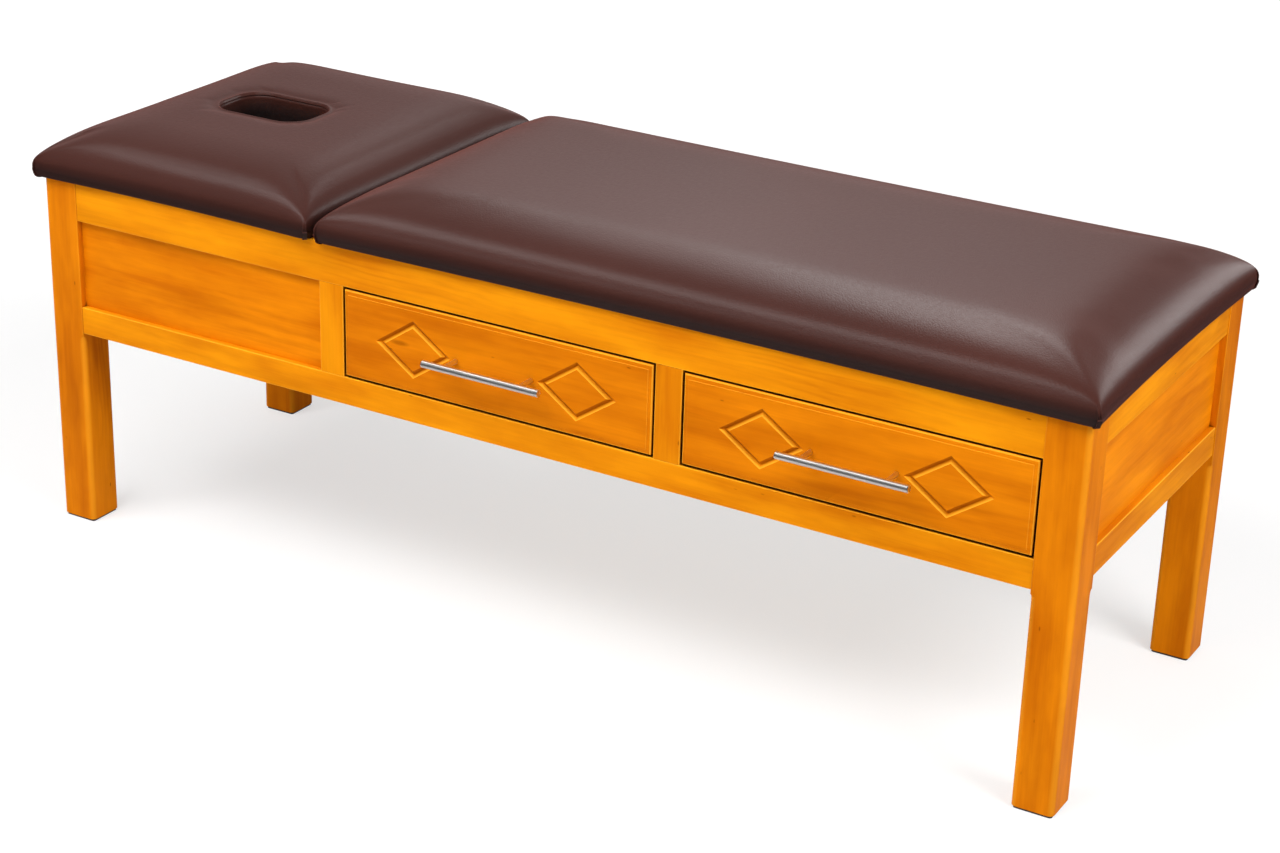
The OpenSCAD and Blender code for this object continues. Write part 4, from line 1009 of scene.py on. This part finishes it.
def along_path(path, profile, sizes, side):
    """Carries a closed profile (across, outwards) along a path. side points across. A
    place of less than full size lies lower: size w - (1 - size) SUNK."""
    tangent = np.gradient(path, axis=0)
    tangent /= lengths(tangent)
    across = side - (tangent @ side)[:, None] * tangent
    across /= lengths(across)
    outwards = np.cross(across, tangent)
    away = path - path.mean(0)
    up = np.array([away[0, X], away[0, Y], 1])
    outwards *= np.sign((outwards * up).sum(1, keepdims=True) + 1e-9)  # never nought
    u, w = np.array(profile).T * MM
    rise_by = w[None] * sizes[:, None] - (1 - sizes[:, None]) * SUNK
    rings = (path[:, None] + across[:, None] * u[None, :, None]
             + outwards[:, None] * rise_by[..., None])
    return rings.reshape(-1, 3), tube_faces(len(path), len(u))


for name, positions, ridges, body in (("body", body_points, body_ridges, "frame"),
                                      ("head", head_points, head_ridges, "head")):
    centre = pad_frame(f"{name}_pad")[0]
    seams = []
    for ridge in ridges:
        path = positions[ridge]
        reach = path[UNDER - 1] - centre
        side = np.array([-np.sign(reach[X]), np.sign(reach[Y]), 0]) / math.sqrt(2)
        sizes = np.r_[0, 0.3, 0.6, 0.85, np.ones(UNDER - 4),
                      np.linspace(0.95, -0.3, len(path) - UNDER)]
        seams.append(along_path(path, FOLDS, sizes, side))
    settle(new_object(f"{name}_corner_seams", *gathered(seams), cover, sharp=50), body)
print("corner seams:", len(body_ridges) + len(head_ridges))

# %% [markdown]
# ## The pieces that stay as CAD made them
#
# Drawer boxes, slides, struts, hinges and glides have the right shape already. They only
# get a finish. Their meshes can't carry the grain attribute, so their wood reads Object
# coordinates, turned so that the first part runs along the board.

# %% Finishes for CAD nodes
def along_axis(axis):
    """Object coordinates in the order along, across, through, moved off the trunk's axis."""
    def coords(f):
        split = f.add("SeparateXYZ", Vector=f.place()).outputs
        order = [axis] + [k for k in (X, Y, Z) if k != axis]
        node = f.add("CombineXYZ", _0=split[order[0]], _1=split[order[1]], _2=split[order[2]])
        moved = f.add("VectorMath", {"operation": "ADD"}, _0=node.outputs[0], _1=(3.1, 0.23, 0.37))
        return moved.outputs[0]
    return coords


def coated(name, colour, rough, relief, scale):
    """Painted or moulded surface: one colour, fine orange-peel relief from noise."""
    f = Finish(name)
    grit = f.noise(f.place(), scale, 3.0)
    f.put(f.shader, Base_Color=f.blend(grit, rgba(*colour), rgba(*[0.8 * c for c in colour])),
          Roughness=f.spread(grit, 0.3, 0.7, rough, rough + 0.1))
    f.bump(grit, relief, 0.4)
    return f.material


PINE = (rgba(0.74, 0.52, 0.30), rgba(0.55, 0.34, 0.16))
pine = {axis: wood_finish(f"plain_wood_{'xyz'[axis]}", *PINE, ring=0.007, rings=0.5, rough=0.5,
                          coords=along_axis(axis)) for axis in (X, Y, Z)}
zinc = brushed_steel("zinc_plate", (60.0, 300.0, 300.0), base=(0.62, 0.63, 0.64), rough=0.34)
black_paint = coated("black_paint", (0.018, 0.018, 0.020), 0.42, 0.00006, 900.0)
black_plastic = coated("black_plastic", (0.022, 0.022, 0.023), 0.5, 0.00008, 1400.0)
by_slot = {"zinc_steel": zinc, "strut_paint": black_paint, "black_plastic": black_plastic,
           "brushed_handles": handle_steel}
slots = {row["node"]: row["material_slot"] for row in frame["record"]["subparts"]}
for name, thing in frame["nodes"].items():
    longest = int(np.argmax(thing.dimensions))
    finish = by_slot.get(slots[name]) or pine[longest]
    thing.data.materials.clear()
    thing.data.materials.append(finish)
print("CAD nodes left in view:", sum(not o.hide_render for o in frame["nodes"].values()))

# %% [markdown]
# ## The studio
#
# The photograph is a cut-out on white with a faint shadow. The floor is a pale plane that
# takes the shadow and glows a little for the camera, more so far from the bed, and the world
# is white for the camera. A large soft lamp above the front gives most of the light, so that
# every ledge and upper arris is bright. A weaker one fills from the front, and one more
# lights the foot end. What the cover mirrors is set apart from what lights it, as
# photographers do with cards: a pale backdrop behind the bed, a dark room in front of it,
# and five bright cards, which draw the highlights along the pads' rolled edges and on the
# steel bars. Two of them have a grid, which keeps their light in a narrow cone, off the
# head pad.

# %% Floor, world and lamps
FLOOR = 30  # half the floor's width in metres
floor_mesh = bpy.data.meshes.new("floor")
floor_mesh.from_pydata([(-FLOOR, -FLOOR, 0), (FLOOR, -FLOOR, 0), (FLOOR, FLOOR, 0),
                        (-FLOOR, FLOOR, 0)], [], [(0, 1, 2, 3)])
floor = bpy.data.objects.new("floor", floor_mesh)
scene.collection.objects.link(floor)


def by_ray(f, lit, mirrored, seen):
    """lit for rays that only light, mirrored for reflections, seen for the camera."""
    path = f.add("LightPath").outputs
    mirror_ray = f.math("MAXIMUM", path["Is Glossy Ray"], path["Is Transmission Ray"])
    value = f.math("MULTIPLY_ADD", mirror_ray, f.math("SUBTRACT", mirrored, lit), lit)
    unseen = f.math("SUBTRACT", 1.0, path["Is Camera Ray"])
    return f.math("ADD", f.math("MULTIPLY", value, unseen),
                  f.math("MULTIPLY", seen, path["Is Camera Ray"]))


ground = Finish("pale_floor")
far = ground.add("VectorMath", {"operation": "LENGTH"}, _0=ground.place()).outputs["Value"]
grey = by_ray(ground, 0.7, ground.spread(far, 0.9, 1.6, 0.45, 0.06), 0.4)
pale = ground.add("CombineColor", _0=grey, _1=grey, _2=grey).outputs[0]
ground.put(ground.shader, Base_Color=pale, Emission_Color=rgba(1.0, 1.0, 1.0),
           Roughness=1.0, Specular_IOR_Level=0.0,
           Emission_Strength=by_ray(ground, 0.0, 0.0, ground.spread(far, 1.5, 3.0, 0.585, 0.85)))
floor_mesh.materials.append(ground.material)

world = bpy.data.worlds.new("studio")
scene.world = world
world.use_nodes = True


class Sky(Finish):
    """The same helper on the world's node tree."""

    def __init__(self, tree):
        self.tree = tree


sky = Sky(world.node_tree)
way = sky.add("SeparateXYZ", Vector=sky.add("TexCoord").outputs["Generated"]).outputs
pale = sky.spread(sky.math("ABSOLUTE", sky.math("ADD", way[0], 0.40)), 0.02, 0.2, 0.52, 0.28)
mirrored = sky.math("MULTIPLY", pale, sky.spread(way[1], -0.2, 0.6, 0.25, 1.0))
sky.put(world.node_tree.nodes["Background"], Color=rgba(1.0, 1.0, 1.0),
        Strength=by_ray(sky, 0.42, mirrored, 1.0))


def lamp(name, place, target, size, power, card=False, spread=180):
    """A rectangular area lamp that looks at a target and lights a cone of spread degrees.
    A card is seen only in mirrored rays, any other lamp only lights."""
    data = bpy.data.lights.new(name, "AREA")
    data.shape = "RECTANGLE"
    data.size, data.size_y = size
    data.energy = power
    data.spread = math.radians(spread)
    thing = bpy.data.objects.new(name, data)
    scene.collection.objects.link(thing)
    thing.location = place
    x, y, z = np.array(target, float) - np.array(place, float)
    tilt, turn = math.atan2(math.hypot(x, y), -z), math.atan2(y, x) - math.pi / 2
    thing.rotation_euler = (tilt, 0, turn)
    thing.visible_camera = False
    thing.visible_glossy, thing.visible_diffuse = card, not card


def card(name, place, target, size, brightness, spread=180):
    """A bright card: its power is brightness times pi times its area. A narrow spread makes
    the axis brighter by tan(h) / (tan(h) - h), h half the spread, so the power is divided."""
    half = math.radians(spread / 2)
    gain = 1.0 if spread == 180 else math.tan(half) / (math.tan(half) - half)
    power = brightness * math.pi * size[0] * size[1] / gain
    lamp(name, place, target, size, power, card=True, spread=spread)


lamp("overhead", (-0.9, -2.1, 3.3), (-0.1, 0, 0.5), (3.0, 1.2), 116)
lamp("front", (-1.9, -4.4, 1.9), (-0.2, 0, 0.5), (4.0, 2.4), 30)
lamp("end", (3.0, -0.7, 2.9), (0.6, 0, 0.5), (1.6, 1.6), 112)
card("back_card", (-0.92, 1.5, 1.95), (0.41, -0.2, 0.7), (0.8, 0.85), 2.0, spread=32)
card("foot_card", (-0.19, 1.62, 2.8), (0.71, -0.3, 0.68), (1.0, 1.85), 4.2, spread=48)
card("end_card", (2.0, 3.5, 1.9), (0.92, -0.05, 0.65), (1.5, 1.6), 2.7)
card("front_strip", (-0.9, -0.72, 2.38), (-0.65, -0.105, 0.66), (2.8, 0.6), 2.6)
card("front_card", (-1.8, -3.4, 2.9), (0.0, -0.33, 0.5), (1.6, 1.0), 1.0)
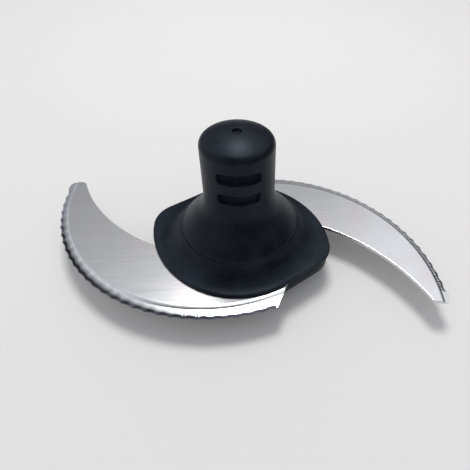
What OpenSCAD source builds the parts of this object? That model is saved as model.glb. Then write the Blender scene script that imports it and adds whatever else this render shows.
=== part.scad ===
// Food processor blade: a one-piece S-shaped steel cutter held between a tall
// domed hub and a ribbed base that carries the drive sleeve.
// The axis of the hub is Z and the foot ring stands on Z = 0.

/* [Hub] */
// Diameter of the straight stem
stem_d = 28.2; // [26:0.2:30]
// Height of the stem above the steel, up to the start of its dome
stem_h = 48; // [46:0.5:56]
// Height of the dome on the stem
dome_h = 5.6; // [4.5:0.1:7]
// Radius of the shoulder between stem and dome
shoulder_r = 3.2; // [2.8:0.1:4]
// Diameter of the bell where it meets the flange
bell_d = 48; // [46:0.2:50]
// Height of the foot of the bell above the steel
bell_foot_h = 8.2; // [7:0.1:9]
// Slope of the bell's flank, in degrees from level
bell_slope = 50; // [48:0.5:54]
// Radius of the rounding at the foot of the bell
bell_round_r = 3.2; // [3:0.1:4.5]
// Radius of the hollow between bell and stem
neck_r = 14; // [11:0.5:15]
// Width of the small ledge round the foot of the bell
ledge_w = 0.5; // [0.3:0.1:0.8]
// Wall of the moulded hub
hub_wall = 2.4; // [2:0.1:2.5]

/* [Flange] */
// Radius of the round part of the flange
flange_r = 33.2; // [32:0.2:35]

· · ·

_EXERCISE DETAILS:_
Give the lines again, exactly as they stand, from the beginning of the data through the line with "# coordinates, turned".

_WORKED SOLUTION:_
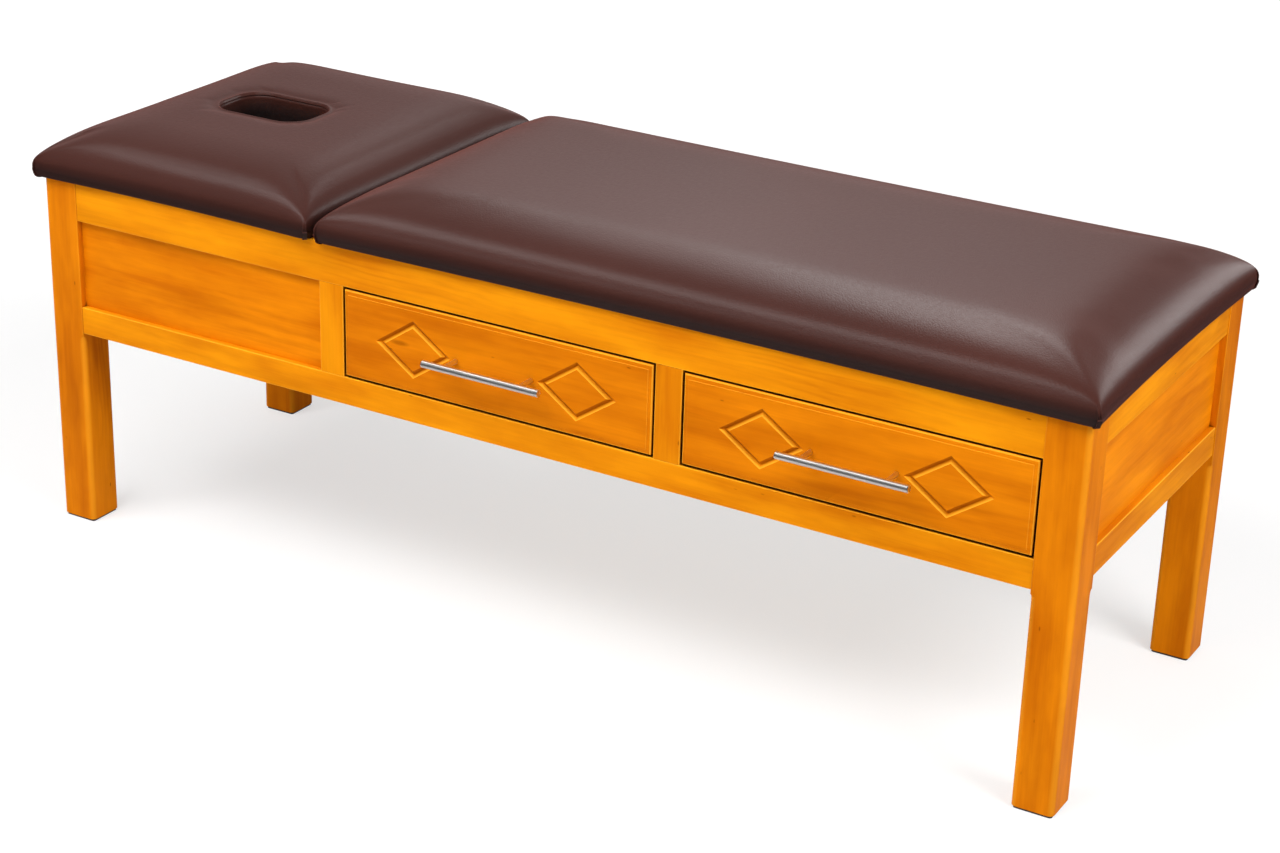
The OpenSCAD and Blender code for this object continues. Write part 4, from line 1009 of scene.py on. This part finishes it.
def along_path(path, profile, sizes, side):
    """Carries a closed profile (across, outwards) along a path. side points across. A
    place of less than full size lies lower: size w - (1 - size) SUNK."""
    tangent = np.gradient(path, axis=0)
    tangent /= lengths(tangent)
    across = side - (tangent @ side)[:, None] * tangent
    across /= lengths(across)
    outwards = np.cross(across, tangent)
    away = path - path.mean(0)
    up = np.array([away[0, X], away[0, Y], 1])
    outwards *= np.sign((outwards * up).sum(1, keepdims=True) + 1e-9)  # never nought
    u, w = np.array(profile).T * MM
    rise_by = w[None] * sizes[:, None] - (1 - sizes[:, None]) * SUNK
    rings = (path[:, None] + across[:, None] * u[None, :, None]
             + outwards[:, None] * rise_by[..., None])
    return rings.reshape(-1, 3), tube_faces(len(path), len(u))


for name, positions, ridges, body in (("body", body_points, body_ridges, "frame"),
                                      ("head", head_points, head_ridges, "head")):
    centre = pad_frame(f"{name}_pad")[0]
    seams = []
    for ridge in ridges:
        path = positions[ridge]
        reach = path[UNDER - 1] - centre
        side = np.array([-np.sign(reach[X]), np.sign(reach[Y]), 0]) / math.sqrt(2)
        sizes = np.r_[0, 0.3, 0.6, 0.85, np.ones(UNDER - 4),
                      np.linspace(0.95, -0.3, len(path) - UNDER)]
        seams.append(along_path(path, FOLDS, sizes, side))
    settle(new_object(f"{name}_corner_seams", *gathered(seams), cover, sharp=50), body)
print("corner seams:", len(body_ridges) + len(head_ridges))

# %% [markdown]
# ## The pieces that stay as CAD made them
#
# Drawer boxes, slides, struts, hinges and glides have the right shape already. They only
# get a finish. Their meshes can't carry the grain attribute, so their wood reads Object
# coordinates, turned so that the first part runs along the board.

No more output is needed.